# Start of DATASET
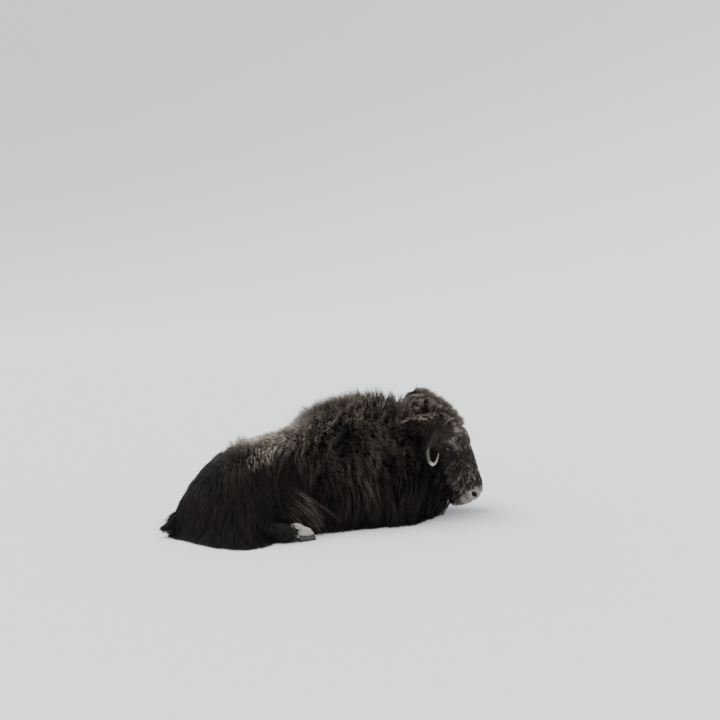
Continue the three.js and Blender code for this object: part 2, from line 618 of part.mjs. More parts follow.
// A rounded clump of wool that leans along the lay.
function clump(surface, [u, v], lay, { size }) {
	const normal = surfaceNormal(surface, u, v);
	const way = lay(surface.at(u, v, 1));
	way.addScaledVector(normal, -way.dot(normal)).normalize();
	const across = way.clone().cross(normal);
	const twist = random();
	const shape = loft(CLUMP_RISES.map((rise, i) => {
		const middle = surface.at(u, v, rise).addScaledVector(way, CLUMP_LEAN * size * i / 2);
		return around(5).map((turn) => {
			const angle = 2 * Math.PI * (turn + twist);
			return middle.clone()
				.addScaledVector(way, 1.12 * size * CLUMP_SPREAD[i] * Math.cos(angle))
				.addScaledVector(across, size * CLUMP_SPREAD[i] * Math.sin(angle));
		});
	}));
	return crossesItself(shape) ? null : shape;
}

const jitter = (size) => (random() - 0.5) * 2 * size;

// Places in rows along the body, every second row set between those of the row before.
function rowPlaces({ from, to, pitch, levels }) {
	return levels.flatMap((level, row) => {
		const count = Math.round((to - from) / pitch);
		return Array.from({ length: count }, (_, i) => ({
			row,
			place: [
				from + pitch * (i + 0.25 + 0.5 * (row % 2)) + jitter(LOCK.jitter * pitch),
				level + jitter(0.012)
			]
		}));
	});
}

// Places spread evenly over a band of the back, between two levels up the sides.
function bandPlaces({ from, to, pitch, levels: [low, high] }) {
	const rows = Math.round((to - from) / pitch);
	const stations = Array.from({ length: rows }, (_, row) => from + (to - from) * (row + 0.5) / rows);
	return stations.flatMap((x, row) => {
		const top = body.at(x, 0.5, 1);
		const arc = body.at(x, low, 1).distanceTo(top) + top.distanceTo(body.at(x, high, 1));
		const count = Math.max(Math.round(arc / pitch), 2);
		return Array.from({ length: count }, (_, i) => [
			x + jitter(LOCK.jitter * pitch),
			low + (high - low) * (i + 0.3 + 0.4 * (row % 2)) / count + jitter(0.01)
		]);
	});
}

const layTo = (x, y, z) => () => new THREE.Vector3(x, y, z);
const flankLay = (p) => new THREE.Vector3(0.75 * bell(p.x + 330, 130) - 0.3 * bell(p.x - 120, 220), 0, -1);
const humpLay = (p) => new THREE.Vector3(p.x > 200 ? 0.5 : -1, 0, -Math.abs(p.y) / 260);
const haunchLay = (side) => (p) => p.clone().sub(HAUNCH_TOPS[side > 0 ? 0 : 1]).setZ(-170);

// A lock that hangs free of the surface, from a root towards its fall.
function hangingLock(root, out, fall, { length, width, thickness }, grow = 0) {
	const way = new THREE.Vector3(...fall).normalize();
	const across = way.clone().cross(out).normalize();
	const flat = across.clone().cross(way).normalize();
	const marks = [-0.22, 0.25, 0.65, 1];
	return loft(marks.map((mark, i) => {
		const stretch = i === 0 ? -grow : i === 3 ? 2 * grow : 0;
		const middle = root.clone().addScaledVector(way, mark * length + stretch)
			.addScaledVector(out, thickness * (0.5 - 0.7 * mark * mark));
		const halfWidth = width * LOCK_WIDTHS[i] / 2 + 5 * grow;
		const halfDepth = thickness * LOCK_DEPTHS[i] / 2 + 4 * grow;
		return LOCK_SECTION.map(([side, up]) => middle.clone()
			.addScaledVector(across, side * halfWidth).addScaledVector(flat, up * halfDepth));
	}));
}

// The head's coat: wool on the poll, wavy hair on the cheeks, and hair under the chin.
function headCoat() {
	const hornLine = sides.map(([, side]) => HORN_ROUTE.map((place) => onHead(place, side))).flat();
	const nearHorn = (p) => hornLine.some((q) => q.distanceTo(p) < POLL_WOOL.clearOfHorn);
	const forms = [];
	const { from, to, pitch, turns } = POLL_WOOL;
	const rows = Math.round((to - from) / pitch);
	for (let row = 0; row < rows; row += 1) {
		const t = from + (to - from) * (row + 0.5) / rows;
		const arc = Math.PI * (HEAD_WIDTH(t) + 0.25 * (FACE_LINE(t) - JAW_LINE(t)));
		const count = Math.max(Math.round(arc / pitch), 3);
		for (let i = 0; i < count; i += 1) {
			const place = [t + jitter(8), turns[0] + (turns[1] - turns[0]) * (i + 0.3 + 0.4 * (row % 2)) / count];
			const wool = clump(head, place, layTo(-0.4, 0, -0.5), POLL_WOOL);
			if (wool && !nearHorn(head.at(place[0], place[1], 0))) forms.push(wool);
		}
	}
	sides.forEach(([, side]) => {
		const turnOn = (turn) => (side > 0 ? turn : 1.5 - turn);
		CHEEK_HAIR.turns.forEach((turn, row) => {
			for (let t = CHEEK_HAIR.from + 30 * row; t < CHEEK_HAIR.to; t += CHEEK_HAIR.pitch) {
				const place = [t + jitter(8), turnOn(turn + jitter(0.01))];
				const hair = lock(head, place, layTo(-0.45, 0, -1), CHEEK_HAIR);
				if (hair) forms.push(hair);
			}
		});
		for (let i = 0; i < CHIN_HAIR.count; i += 1) {
			const t = CHIN_HAIR.from + (CHIN_HAIR.to - CHIN_HAIR.from) * i / (CHIN_HAIR.count - 1);
			const place = [t, turnOn(CHIN_HAIR.turns[i % 2] + 0.04)];
			const out = surfaceNormal(head, ...place);
			forms.push(hangingLock(head.at(...place, 0), out, [-0.25, 0, -1], CHIN_HAIR));
		}
	});
	return forms;
}

function earHair(side, grow) {
	const points = [EAR.base, EAR.middle, EAR.tip].map((place) => onHead(place, side));
	const curve = new THREE.CatmullRomCurve3(points, false, 'centripetal');
	const over = onHead([-1, 0, 0], side).sub(onHead([0, 0, 0], side));
	return EAR_HAIR.along.flatMap((s, i) => [1, -1].map((edge) => {
		const along = curve.getTangent(s);
		const spread = EAR.width * [0.72, 0.14][i];
		const root = curve.getPoint(s).addScaledVector(over, edge * spread);
		const fall = along.clone().addScaledVector(over, edge * 0.55).toArray();
		return hangingLock(root, along.clone().cross(over).multiplyScalar(-side), fall, EAR_HAIR, grow);
	}));
}

function tailShape(grow) {
	const points = TAIL.map(([x, y, z]) => new THREE.Vector3(x, y, z));
	const curve = new THREE.CatmullRomCurve3(points, false, 'centripetal');
	const hair = TAIL_HAIR.along.flatMap((s) => [1, -1].map((edge) => {
		const fall = curve.getTangent(s).add(new THREE.Vector3(0, edge * TAIL_HAIR.spread, -0.1));
		const out = new THREE.Vector3(0, edge * 0.4, 0.9).normalize();
		return hangingLock(curve.getPoint(s), out, fall.toArray(), TAIL_HAIR, grow);
	}));
	return join([limb(TAIL, grow), ...hair]);
}

// All the forms of the body's coat, each with the place of its root.
function bodyCoat() {
	const forms = [];
	const add = (place, shape) => {
		if (shape) forms.push({ root: body.at(place[0], place[1], CORE_SHARE), shape });
	};
	const mirrorTurn = ([x, turn], side) => [x, side > 0 ? turn : 1 - turn];
	sides.forEach(([, side]) => {
		rowPlaces(HAUNCH_ROWS).forEach(({ row, place }) => {
			const spot = mirrorTurn(place, side);
			add(spot, lock(body, spot, haunchLay(side), { length: HAUNCH_ROWS.length[row] }));
		});
		rowPlaces(SIDE_ROWS).forEach(({ row, place }) => {
			const spot = mirrorTurn(place, side);
			add(spot, lock(body, spot, flankLay, { length: SIDE_ROWS.length[row] }));
		});
	});
	THROAT_HAIR.turns.forEach((turn) => {
		const place = [THROAT_HAIR.x, turn];
		const root = body.at(...place, CORE_SHARE);
		const out = surfaceNormal(body, ...place);
		add(place, hangingLock(root, out, [0.35, 0.3 * out.y, -1], THROAT_HAIR));
	});
	bandPlaces(HUMP_WOOL).forEach((place) => add(place, clump(body, place, humpLay, HUMP_WOOL)));
	bandPlaces(SADDLE_WOOL).forEach((place) => add(place, clump(body, place, layTo(-1, 0, 0), SADDLE_WOOL)));
	return forms;
}

// Neighbours that stand in the flesh, each with the gap round it.
const grownHorns = join(sides.map(([, side]) => hornShape(side, GAP)));
const earWithHair = (side, grow) => join([earShape(side, grow), ...earHair(side, grow)]);
const grownEars = join(sides.map(([, side]) => earWithHair(side, GAP)));
const grownEyes = join(sides.map(([, side]) => eyeball(side, GAP)));
const grownLimbs = legLimbs(GAP);
const grownFeet = (end) => join(FEET.filter(({ name }) => name.startsWith(end))
	.flatMap((foot) => footPieces(foot, GAP)).map(({ shape }) => shape));
const grownHindFeet = grownFeet('hind');
const grownForeFeet = grownFeet('fore');
const forefootHollows = limb(FOREFOOT_HOLLOW).add(limb(mirrored(FOREFOOT_HOLLOW, FAR_LEG_SHIFT.fore)));
const grownTail = tailShape(GAP);

const whole = body.solid(CORE_SHARE).add(head.solid(CORE_SHARE));

const muskox = new THREE.Group();

const FINISH = {
	wool: { color: 0x2b211a, roughness: 0.95, metalness: 0 },
	horn: { color: 0xb3a58c, roughness: 0.5, metalness: 0 },
	hoof: { color: 0x55504a, roughness: 0.6, metalness: 0 },
	eye: { color: 0x120c08, roughness: 0.08, metalness: 0 }
};

function addNode(name, shape, finish) {
	const mesh = largest(shape.intersect(aboveFloor)).getMesh();
	const geometry = new THREE.BufferGeometry();
	geometry.setAttribute('position', new THREE.BufferAttribute(mesh.vertProperties, 3));
	geometry.setIndex(new THREE.BufferAttribute(mesh.triVerts, 1));
	geometry.computeVertexNormals();
	const node = new THREE.Mesh(geometry, new THREE.MeshStandardMaterial(FINISH[finish]));
	node.name = name;
	muskox.add(node);
}

// The part of the body that a root of the coat lies on.
function ownerOf(p) {
	const before = ({ point, normal }) => {
		const offset = p.clone().sub(new THREE.Vector3(...point));
		return offset.dot(new THREE.Vector3(...normal)) < 0;
	};
	const [back, front, foot] = [HAUNCH_CUT.spineBack, HAUNCH_CUT.spineFront, HAUNCH_CUT.flankFoot];
	const y = -Math.abs(p.y);
	const spineLine = back[1] + (front[1] - back[1]) * (p.x - back[0]) / (front[0] - back[0]);
	const flankLine = front[0] + (foot[0] - front[0]) * (y - front[1]) / (foot[1] - front[1]);
	if (y < spineLine && p.x < flankLine) return p.y < 0 ? 'hind_leg_right' : 'hind_leg_left';
	if (before(SHOULDER_CUT)) return 'torso';
	return before(HEAD_CUT) ? 'neck' : 'head';
}

const coat = bodyCoat().map(({ root, shape }) => ({ owner: ownerOf(root), shape }));
headCoat().forEach((shape) => coat.push({ owner: 'head', shape }));
const withCoat = (owner, flesh) => wasm.Manifold.union(
	[flesh, ...coat.filter((form) => form.owner === owner).map(({ shape }) => shape)]
);

function addTorso() {
	const carved = withCoat('torso', whole).intersect(halfSpace(SHOULDER_CUT, -1))
		.subtract(haunchWedge(1, GAP)).subtract(haunchWedge(-1, GAP))
		.subtract(grownLimbs.fore_right).subtract(grownLimbs.fore_left)
		.subtract(grownLimbs.hind_right).subtract(grownLimbs.hind_left)
		.subtract(forefootHollows).subtract(grownHindFeet).subtract(grownTail);
	addNode('torso', carved, 'wool');
}

function addNeck() {
	const carved = withCoat('neck', whole)
		.intersect(halfSpace(SHOULDER_CUT, 1)).intersect(halfSpace(HEAD_CUT, -1))
		.subtract(grownLimbs.fore_right).subtract(grownLimbs.fore_left)
		.subtract(grownHorns).subtract(grownEars);
	addNode('neck', carved, 'wool');
}

function addHead() {
	const carved = addFace(withCoat('head', whole).intersect(halfSpace(HEAD_CUT, 1)))
		.subtract(grownHorns).subtract(grownEars).subtract(grownEyes);
	addNode('head', carved, 'wool');
}

function addLegs() {
	const limbs = legLimbs(0);
	addNode('fore_leg_right', limbs.fore_right.subtract(grownForeFeet), 'wool');
	addNode('fore_leg_left', limbs.fore_left.subtract(grownForeFeet), 'wool');
	sides.forEach(([label, side]) => {
		const haunch = withCoat(`hind_leg_${label}`, whole).intersect(haunchWedge(side, 0));
		const leg = haunch.add(limbs[`hind_${label}`]).subtract(grownHindFeet).subtract(grownTail);
		addNode(`hind_leg_${label}`, leg, 'wool');
	});
	FEET.flatMap((foot) => footPieces(foot, 0)).forEach(({ name, shape }) => addNode(name, shape, 'hoof'));
}

addTorso();
addNeck();
addHead();
addLegs();
addNode('tail', tailShape(0), 'wool');
sides.forEach(([label, side]) => {
	addNode(`ear_${label}`, earWithHair(side, 0), 'wool');
	addNode(`horn_${label}`, hornShape(side, 0), 'horn');
	addNode(`eye_${label}`, eyeball(side, 0), 'eye');
});

// The origin goes under the middle of the model, on the floor.
const extent = new THREE.Box3().setFromObject(muskox);
const centre = extent.getCenter(new THREE.Vector3());
muskox.position.set(-centre.x, -centre.y, -extent.min.z);

export default muskox;
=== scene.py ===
"""A life-size museum model of a young muskox cow that lies on its belly.

One skin covers the frame's flesh, a coat of solid tufts grows over it, and the eyes, horns
and hooves are pieces of their own. Shapes are worked out in millimetres, along the body
from tail to nose, and moved to the frame's place and unit when they become meshes.
"""

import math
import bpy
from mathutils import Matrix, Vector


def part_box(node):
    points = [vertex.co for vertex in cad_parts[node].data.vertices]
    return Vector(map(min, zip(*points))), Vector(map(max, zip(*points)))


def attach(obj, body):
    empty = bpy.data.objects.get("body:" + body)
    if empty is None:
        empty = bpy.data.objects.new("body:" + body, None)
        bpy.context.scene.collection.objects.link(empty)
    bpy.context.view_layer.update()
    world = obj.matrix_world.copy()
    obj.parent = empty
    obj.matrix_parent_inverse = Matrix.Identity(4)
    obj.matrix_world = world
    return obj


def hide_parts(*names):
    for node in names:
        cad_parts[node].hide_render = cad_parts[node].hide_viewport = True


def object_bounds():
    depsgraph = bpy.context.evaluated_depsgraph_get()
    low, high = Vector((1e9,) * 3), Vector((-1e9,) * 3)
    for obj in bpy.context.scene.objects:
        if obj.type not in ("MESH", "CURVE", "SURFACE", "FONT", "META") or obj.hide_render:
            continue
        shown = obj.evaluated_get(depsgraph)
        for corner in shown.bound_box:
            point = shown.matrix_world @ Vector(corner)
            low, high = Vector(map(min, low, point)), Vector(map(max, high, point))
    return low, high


bl_info = {
    "name": "Lying Muskox",
    "version": (1, 0, 0),
    "blender": (4, 5, 0),
    "location": "3D View > Sidebar > Muskox",
    "description": "Builds the skin, coat, eyes, horns and hooves of a lying muskox round its frame",
    "category": "Add Mesh",
}

import bpy
import numpy as np
from bpy.props import FloatProperty, FloatVectorProperty, IntProperty, PointerProperty
from mathutils import Vector

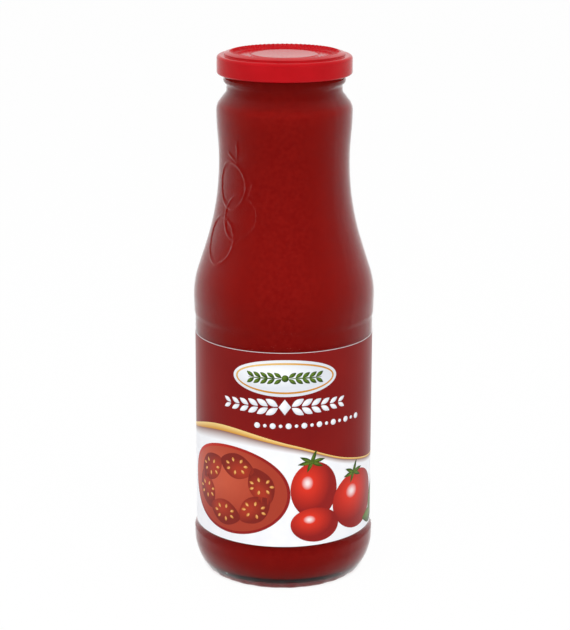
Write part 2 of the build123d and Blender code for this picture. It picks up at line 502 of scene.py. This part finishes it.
# Whole tomatoes, the lowest layer first: across, up, half width, half height and lean
WHOLE_TOMATOES = (
    (13.5 * MM, 45.0 * MM, 10.5 * MM, 12.5 * MM, 0.1),
    (36.5 * MM, 36.5 * MM, 14.5 * MM, 13.0 * MM, -0.1),
    (14.0 * MM, 29.5 * MM, 11.0 * MM, 7.6 * MM, -0.1),
)
CALYXES = ((12.0 * MM, 57.6 * MM), (34.0 * MM, 49.0 * MM))
# Basil leaves: across, up and lean
BASIL_LEAVES = ((54 * MM, 33 * MM, 0.9), (57 * MM, 26 * MM, 0.2), (50 * MM, 24.6 * MM, -0.1))
RULED_PANELS = ((-104 * MM, -66 * MM), (70 * MM, 104 * MM))


def cut_columns(bm, width):
    """Cuts flat print into upright columns, so that it follows the curve when it is wrapped."""
    left = min(vert.co.x for vert in bm.verts)
    right = max(vert.co.x for vert in bm.verts)
    for column in range(math.ceil(left / width), math.floor(right / width) + 1):
        geometry = bm.verts[:] + bm.edges[:] + bm.faces[:]
        bmesh.ops.bisect_plane(
            bm, geom=geometry, dist=0.001 * MM, plane_co=(column * width, 0, 0), plane_no=(1, 0, 0)
        )


def wrap_print(bm):
    """Wraps flat print round the bottle's label panel."""
    for vert in bm.verts:
        around, up, lift = vert.co
        radius = LABEL_RADIUS + lift
        angle = around / LABEL_RADIUS
        vert.co = (radius * math.sin(angle), -radius * math.cos(angle), up)


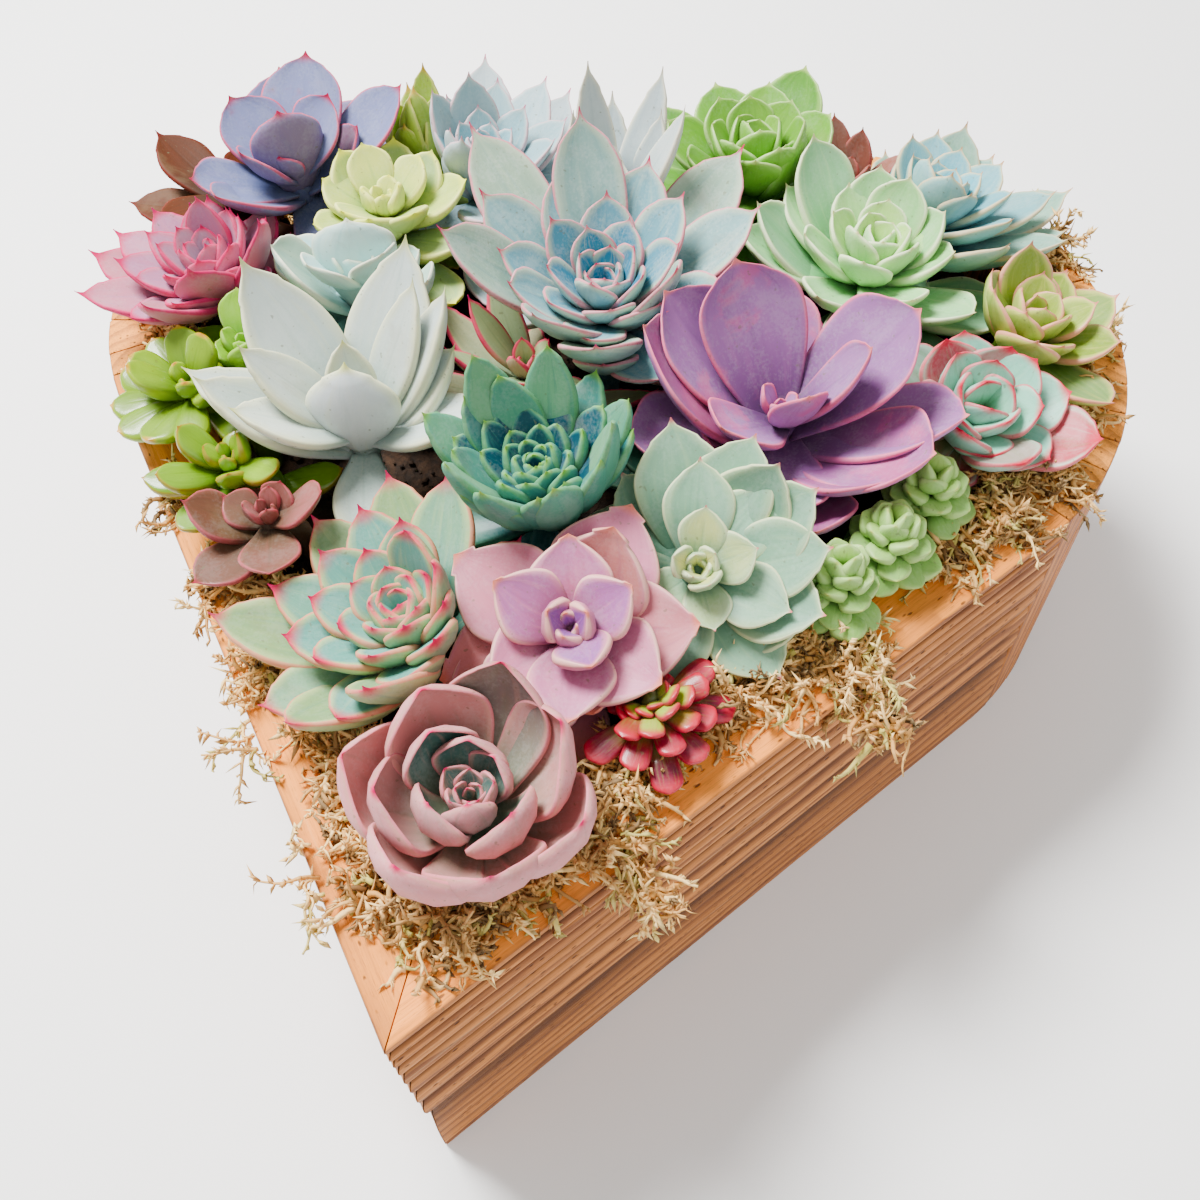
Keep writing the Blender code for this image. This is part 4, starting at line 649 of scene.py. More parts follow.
# End of DATASET
■ WHAT IS NEEDED
Give again only the lines from the one bearing "on the floor." through the one bearing "Vector(map(max, high, point))", exactly as they stand.

■ IN RESPONSE
// The origin goes under the middle of the model, on the floor.
const extent = new THREE.Box3().setFromObject(muskox);
const centre = extent.getCenter(new THREE.Vector3());
muskox.position.set(-centre.x, -centre.y, -extent.min.z);

export default muskox;
=== scene.py ===
"""A life-size museum model of a young muskox cow that lies on its belly.

One skin covers the frame's flesh, a coat of solid tufts grows over it, and the eyes, horns
and hooves are pieces of their own. Shapes are worked out in millimetres, along the body
from tail to nose, and moved to the frame's place and unit when they become meshes.
"""

import math
import bpy
from mathutils import Matrix, Vector


def part_box(node):
    points = [vertex.co for vertex in cad_parts[node].data.vertices]
    return Vector(map(min, zip(*points))), Vector(map(max, zip(*points)))


def attach(obj, body):
    empty = bpy.data.objects.get("body:" + body)
    if empty is None:
        empty = bpy.data.objects.new("body:" + body, None)
        bpy.context.scene.collection.objects.link(empty)
    bpy.context.view_layer.update()
    world = obj.matrix_world.copy()
    obj.parent = empty
    obj.matrix_parent_inverse = Matrix.Identity(4)
    obj.matrix_world = world
    return obj


def hide_parts(*names):
    for node in names:
        cad_parts[node].hide_render = cad_parts[node].hide_viewport = True


def object_bounds():
    depsgraph = bpy.context.evaluated_depsgraph_get()
    low, high = Vector((1e9,) * 3), Vector((-1e9,) * 3)
    for obj in bpy.context.scene.objects:
        if obj.type not in ("MESH", "CURVE", "SURFACE", "FONT", "META") or obj.hide_render:
            continue
        shown = obj.evaluated_get(depsgraph)
        for corner in shown.bound_box:
            point = shown.matrix_world @ Vector(corner)
            low, high = Vector(map(min, low, point)), Vector(map(max, high, point))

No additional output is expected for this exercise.